Tentu, kontribusi dalam penyusunan berbagai regulasi—baik di tingkat pusat maupun daerah—tak juga ditinggalkan LPAI.
Diikutsertakannya LPAI dalam forum-forum penyusunan ketentuan formal tak terhindarkan karena LPAI lahir beberapa tahun sebelum KPAI didirikan.
Suatu ketika, LPAI pernah ditawari oleh salah satu presiden untuk dinaikkan kelasnya menjadi lembaga negara. Saya, atas nama LPA-LPA, dengan segala kerendahan hati memilih untuk menggeleng.
Kehormatan dari presiden itu, jika kami terima, kami khawatirkan justru akan sedikit banyak mengurangi kegesitan LPAI.
Karena memiliki ruang untuk terjun langsung ke lapangan, tak terelakkan bahwa LPAI pada akhirnya memang akan sangat mungkin masuk ke dalam pusaran pro kontra.
Intimidasi menjadi risiko harian. Dilaporkan ke polisi juga dialami oleh para pengurus LPAI. Termasuk, yang terkini, adalah hujatan karena LPAI ikut masuk dalam kasusnya FS dan PC.
Dan kebetulan karena saya sendiri yang masuk ke arena itu, maka “kenyang” sudah saya ditimpuki kalangan yang antipati.
Secara internal, LPAI memandang atensi negara terhadap pasal-pasal perlindungan khusus masih harus ditingkatkan.
Lebih spesifik lagi terkait perlindungan khusus bagi anak-anak dari para warga yang tengah berkonflik dengan hukum.
Anak-anak itu, sekali lagi, berisiko tinggi mengalami perlakuan diskriminatif dari masyarakat dan bahkan—menyedihkan—dari alat-alat negara sendiri.
Alhasil, sama sekali tidak tepat jika kedatangan LPAI ke Magelang untuk menemui anak-anak FS dan PC dimaknai sebagai aksi cari panggung.
Ini adalah kasus kesekian di mana LPAI, selaku representasi masyarakat, justru tengah menakar serta menagih seberapa jauh pemerintah pusat, pemerintah daerah, dan lembaga negara lainnya benar-benar memiliki kesiapan dan kesediaan untuk melaksanakan kewajiban sekaligus tanggung jawab mereka dalam memberikan perlindungan khusus.
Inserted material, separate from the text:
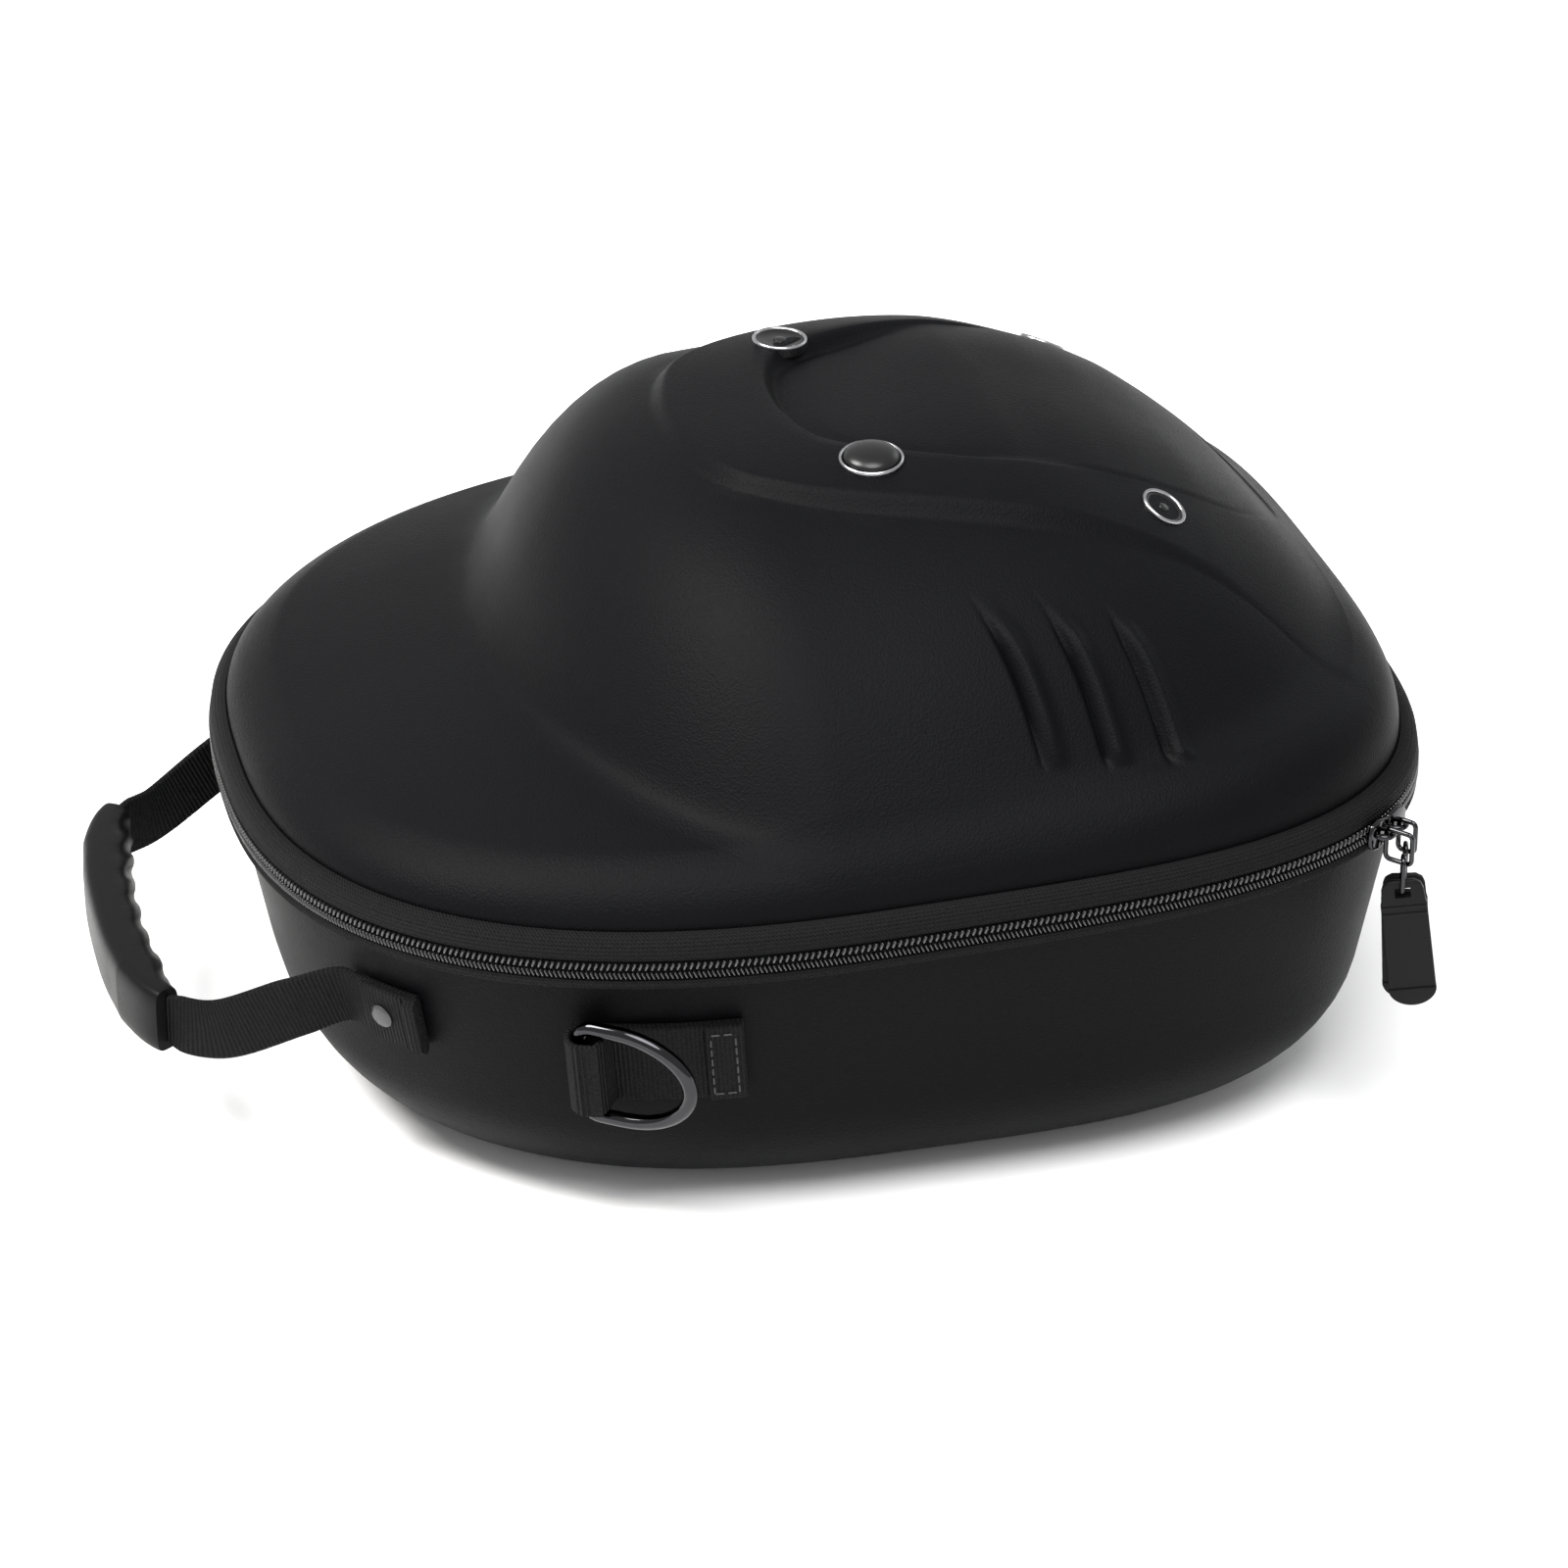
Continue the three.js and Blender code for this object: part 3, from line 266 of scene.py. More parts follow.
webbing_weave = woven("webbing_weave", (0.0052, 0.0052, 0.0055), rib_pitch=0.00125, yarn_pitch=0.0021,
                      yarn_share=0.0, slant=0.0, depth=0.00045, roughness=0.6)
tape_weave = woven("tape_weave", (0.006, 0.006, 0.0063), rib_pitch=0.0011, yarn_pitch=0.0011,
                   yarn_share=0.3, slant=1.0, depth=0.00034, roughness=0.7)
print("woven:", webbing_weave.name, tape_weave.name)

# %% [markdown]
# The hard parts are few: a nylon coil with a soft gloss, a moulded pull, black plated metal whose
# highlights are sharp, and the bright rims of the fittings. A fine speckle keeps each from looking
# like glass.

# %% Nylon, plastic and metal
def hard(name, colour, roughness, specular, wear, scale, metallic=0.0):
    paint = Paint(name, roughness, metallic, specular)
    place = paint.node("ShaderNodeTexCoord", out=3)
    speckle = paint.noise(place, scale, 3.0)
    paint.shade(colour, 0.85, 1.15, speckle)
    paint.set("Roughness", roughness - wear + 2 * wear * speckle)
    paint.bump(paint.noise(place, scale * 0.4), 0.00003)
    return paint.material


coil_nylon = hard("coil_nylon", (0.012, 0.012, 0.0125), 0.25, specular=0.7, wear=0.06, scale=700.0)
pull_plastic = hard("pull_plastic", (0.0042, 0.0042, 0.0045), 0.4, specular=0.09, wear=0.06, scale=500.0)
grip_cloth = hard("grip_cloth", (0.0032, 0.0032, 0.0035), 0.42, specular=0.06, wear=0.07, scale=900.0)
black_plate = hard("black_plate", (0.032, 0.032, 0.034), 0.1, 0.5, wear=0.04, scale=300.0, metallic=1.0)
bright_plate = hard("bright_plate", (0.3, 0.3, 0.31), 0.26, 0.5, wear=0.05, scale=300.0, metallic=1.0)
black_enamel = hard("black_enamel", (0.002, 0.002, 0.0022), 0.3, specular=0.3, wear=0.03, scale=300.0)
floor_paint = Paint("floor_paint", 0.9, specular=0.1)
floor_paint.shade((0.86, 0.86, 0.86), 0.99, 1.0,
                  floor_paint.noise(floor_paint.node("ShaderNodeTexCoord", out=3), 3.0))
floor.data.materials.append(floor_paint.material)
print("materials:", len(bpy.data.materials))

# %% [markdown]
# Every piece is finished in the same way: it is smoothed, rides on a body, hides the imported nodes
# it stands for, and gets its material.


def select_only(piece):
    bpy.ops.object.select_all(action="DESELECT")
    piece.select_set(True)
    bpy.context.view_layer.objects.active = piece


def finish_piece(piece, body, material, replaced=(), smooth=40.0):
    select_only(piece)
    bpy.ops.object.shade_smooth_by_angle(angle=math.radians(smooth))
    if not piece.data.materials:
        piece.data.materials.append(material)
    if body:
        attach(piece, body)
    if replaced:
        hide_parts(*replaced)
    return piece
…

Apalagi setelah bulan Juli lalu, Presiden Joko Widodo mengeluarkan Perpres 101/2022 tentang Strategi Nasional Penghapusan Kekerasan terhadap Anak, LPAI khawatir bahwa Perpres itu pun tidak menjangkau anak-anak dari para narapidana.
Perpres itu, sebagaimana juga mindset kebanyakan masyarakat, masih melihat anak terbatas pada dua posisi: korban atau pelaku.
Bahwa Mabes Polri serta Kementerian Pemberdayaan Perempuan dan Perlindungan Anak turut menyertakan utusannya langsung dari Jakarta ke Magelang, semoga itu juga dilakukan dalam rangka memastikan kesiapan Polda, Polres, dan kantor dinas terkait terjun selaku first responder.